In 2015 Sen. Jason Rapert (R – Conway) sponsored Act 1213 authorizing a monument of the Ten Commandments on the Arkansas State Capitol Grounds. The law received bipartisan support from both Democrats and Republicans in the state legislature.
The Ten Commandments monument was paid for with private funds, and it was placed on the Capitol lawn on June 27, 2017.
Less than 24 hours later, a man plowed a vehicle into the monument, completely destroying it.
The monument was rebuilt and replaced on the Capitol grounds in April of 2018.
Shortly afterward, the American Humanist Association, the Freedom From Religion Foundation, and the Satanic Temple all filed legal challenges to have the monument removed.
Arkansas’ monument of the Ten Commandments is identical to one the U.S. Supreme Court ruled constitutional in Texas in 2005.
The Ten Commandments are one of the earliest examples of the rule of law in human history, and they have had a tremendous impact on western civilization.

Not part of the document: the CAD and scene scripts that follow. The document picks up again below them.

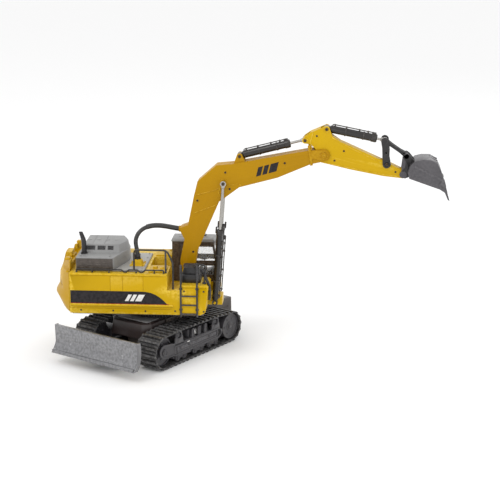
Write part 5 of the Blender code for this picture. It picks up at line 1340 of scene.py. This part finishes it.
# rocker plates and push link
def rockerPlates():
    base, top = armPlan["rocker"], pins["rockerTop"]
    lean = math.degrees(math.atan2(top[1] - base[1], top[0] - base[0]))
    middle = ((base[0] + top[0]) / 2 + 0.6, (base[1] + top[1]) / 2)
    x, z = middle
    line = arcOf(base, 6.3, lean + 90, lean + 270, 12) + [(x + 5.0, z - 6), (x + 5.2, z + 6)] + \
        arcOf(top, 6.1, lean - 90, lean + 90, 12) + [(x - 6.2, z + 6), (x - 5.6, z - 6)]
    parts = []
    for s in (-1, 1):
        plate = traced(line, *sideSpan(s, 9.9, 11.9))
        plate = cutBy(plate, through(base, 2.3, 30, 24), through((x - 0.4, z), 2.2, 30, 24))
        parts.append(rounded(plate, 0.45, 2))
        parts.append(cutBy(ring(base, 4.3, 0.9, s * 11.9, sides=28), through(base, 2.3, 30, 24)))
        parts.append(bossAt(top, 4.4, *sideSpan(s, 9.9, 12.6), ((0.8, -0.3), (0.8, 0)), 28))
        parts.append(ring((x - 0.4, z), 2.6, 0.5, s * 11.8, sides=24))
    parts.append(roundAt(top, 2.0, -11, 11, sides=24))
    return joined(parts)


def pushLink():
    a, b = pins["rockerTop"], pins["linkPin"]
    lean = math.degrees(math.atan2(b[1] - a[1], b[0] - a[0]))
    u = (math.cos(math.radians(lean)), math.sin(math.radians(lean)))
    n = (-u[1], u[0])
    reach = math.hypot(b[0] - a[0], b[1] - a[1])

    def spot(t, w):
        return (a[0] + u[0] * t + n[0] * w, a[1] + u[1] * t + n[1] * w)
    line = arcOf(a, 3.9, lean + 90, lean + 270, 10) + [spot(reach * 0.3, -2.6), spot(reach * 0.7, -2.6)] + \
        arcOf(b, 3.9, lean - 90, lean + 90, 10) + [spot(reach * 0.7, 2.6), spot(reach * 0.3, 2.6)]
    parts = []
    for s in (-1, 1):
        bar = cutBy(traced(line, *sideSpan(s, 3.6, 6.0)), through(a, 2.3, 30, 24))
        parts.append(rounded(bar, 0.5, 2))
        parts.append(ring(b, 3.1, 0.7, s * 6.0, sides=24))
    parts.append(bossAt(b, 3.2, -9.3, 9.3, ((0.7, -0.3), (0.7, 0)), 28))
    cross = spot(reach * 0.5, 0)
    parts.append(roundAt(cross, 1.5, -4, 4, sides=20))
    return joined(parts)


put(rockerPlates(), "rocker_plates", mattBlack, "rocker", "rocker")
put(pushLink(), "push_link_bars", mattBlack, "push_link", "push_link")
print("linkage ready")
for name, node in frame["nodes"].items():
    if not node.hide_render:
        print("still CAD:", name)
        tint = {"yellow": bodyYellow, "boom_yellow": boomYellow, "grey": satinGrey, "silver": silverPaint,
                "steel": chrome, "clear": paneClear, "board": boardGreen, "dark": frameGrey}.get(slotOf[name],
                                                                                                 mattBlack)
        for i in range(len(node.data.materials)):
            node.data.materials[i] = tint
low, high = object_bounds()
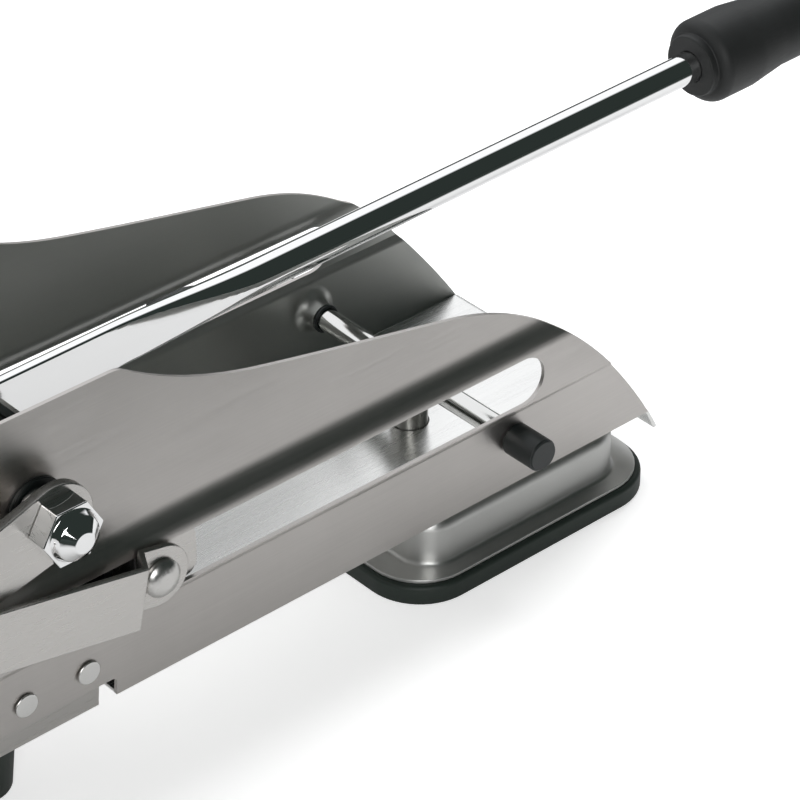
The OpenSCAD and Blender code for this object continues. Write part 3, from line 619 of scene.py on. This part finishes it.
# ---- Lever shaft and cranks ----
# A turned bar across both walls in plastic bushes, with a flat steel crank on each end.
# Sleeves keep the cranks off the walls, and cap nuts hold them on.
carry("lever_shaft", "lever", "bright", turned_steel, 0.4)
for name in ("crank_near", "crank_far"):
    carry(name, "lever", "plate", plate_steel, 0.4)
carry("crank_studs", "lever", "bright", turned_steel, 0.4)
carry("shaft_nuts", "lever", "bright", bright_steel, 0.5)
carry("shaft_sleeves", "lever", "bright", turned_steel, 0.3)
carry("shaft_bushes", "base", "plastic", black_plastic, 0.3)

# ---- Lever ----
# A bright round tube, pressed flat where it is clamped between two collars on the shaft.
# The free end carries a rubber grip.
TUBE = 4.7            # radius of the round tube
RISE = math.radians(1.0)
FLAT_T, FLAT_H = 1.7, 6.7            # half the thickness and height of the pressed end
END_R, END_TO = 9.0, 6.0             # its round front, and where that meets the flat
FLAT_TO, ROUND_FROM = 56, 108        # where the flat ends and where the tube is round
RIM_X = 372           # the far end is chamfered from here
SHAFT_R = 5.0


def ease(t):
    """0 to 1 with soft ends."""
    t = max(0.0, min(1.0, t))
    return t * t * (3 - 2 * t)


# stations along the lever, close together where its section changes
stations = [-8.98, -8.9, -8.6, -8, -7, -5.6, -3.8, -1.8, 0.4, 2.6, 4.6, 6, 7, 9, 24, 42, 54]
stations += [58 + 4 * i for i in range(13)] + [112, 160, 220, 280, 330, 368, 372.2, 373]
tube = bmesh.new()
bmesh.ops.create_circle(tube, cap_ends=True, segments=64, radius=TUBE)
bmesh.ops.rotate(tube, cent=(0, 0, 0), matrix=Matrix.Rotation(math.pi / 2, 3, "Y"), verts=tube.verts)
loop = list(tube.edges)


def press(verts, shape, x):
    """Moves a ring of the tube to its station, pressed as it is there."""
    t = ease((x - FLAT_TO) / (ROUND_FROM - FLAT_TO))
    thin = FLAT_T + (TUBE - FLAT_T) * t
    tall = FLAT_H + (TUBE - FLAT_H) * t
    if x < END_TO:
        tall = math.sqrt(max(0.01, END_R ** 2 - x * x))
    if x > RIM_X:
        thin = tall = TUBE - 0.4 * (x - RIM_X)
    for v, c in zip(verts, shape):
        v.co = (x, max(-thin, min(thin, c.y)), c.z * tall / TUBE)


ring = sorted({v for e in loop for v in e.verts}, key=lambda v: math.atan2(v.co.y, v.co.z))
shape = [v.co.copy() for v in ring]
press(ring, shape, stations[0])
for x in stations[1:]:
    grown = bmesh.ops.extrude_edge_only(tube, edges=loop)["geom"]
    loop = [g for g in grown if isinstance(g, bmesh.types.BMEdge) and all(
        abs(v.co.x - ring[0].co.x) < 1e-6 for v in g.verts) and len(g.link_faces) == 1]
    fresh = {v for e in loop for v in e.verts}
    ring = sorted(fresh, key=lambda v: math.atan2(v.co.y, v.co.z))
    press(ring, shape, x)
bmesh.ops.holes_fill(tube, edges=[e for e in tube.edges if len(e.link_faces) == 1], sides=0)
bmesh.ops.recalc_face_normals(tube, faces=tube.faces)
bmesh.ops.rotate(tube, cent=(0, 0, 0), matrix=Matrix.Rotation(-RISE, 3, "Y"), verts=tube.verts)
bmesh.ops.translate(tube, vec=(PIVOT[0], 0, PIVOT[1]), verts=tube.verts)
lever = piece("lever_bar", tube)
cut(lever, rod("Y", PIVOT, SHAFT_R, -8, 8))
fit(soften(lever, 0.15, angle=50), "lever", "bright", bright_steel, "lever_tube")
carry("lever_collars", "lever", "bright", turned_steel, 0.4)
grip_rubber = moulding("grip_rubber", (0.014, 0.015, 0.015), (0.5, 0.68), 1100.0, 0.35)
carry("handle_grip", "lever", "grip", grip_rubber, 0.8)
carry("grip_cap", "lever", "plastic", black_plastic, 0.8)

# ---- Blades ----
# A cast frame slid in between the walls, with two crossed sets of ground strips,
# drawn against the front flange by four studs with knurled nuts.
blade_steel = steel("blade_steel", (0.74, 0.74, 0.74), (0.62, 0.62, 0.62), (0.16, 0.3), (900.0, 60.0, 60.0))
carry("blade_frame", "base", "sheet", plate_steel, 0.5)
carry("blades_upright", "base", "blade", blade_steel, 0.08)
carry("blades_level", "base", "blade", blade_steel, 0.08)
carry("blade_studs", "base", "bright", turned_steel, 0.2)
carry("blade_nuts", "base", "bright", turned_steel, 0.25)

# ---- Front stand ----
# A steel channel riveted between the walls in front of the floor. Two rubber feet are
# screwed under it.
carry("front_stand", "base", "sheet", plate_steel, 0.25)
carry("front_feet", "base", "rubber", black_rubber, 0.6)
carry("stand_rivets", "base", "bright", turned_steel, 0.4)
carry("foot_screws", "base", "bright", turned_steel, 0.2)

bpy.context.view_layer.update()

Courts have ruled that it is OK for states like Arkansas to install monuments recognizing that historical fact.
We need to understand and appreciate the significance of the Ten Commandments — including their impact on our system government and their relevance to us today.
Unfortunately some groups seem determined to erase anything that acknowledges that significance from the public arena.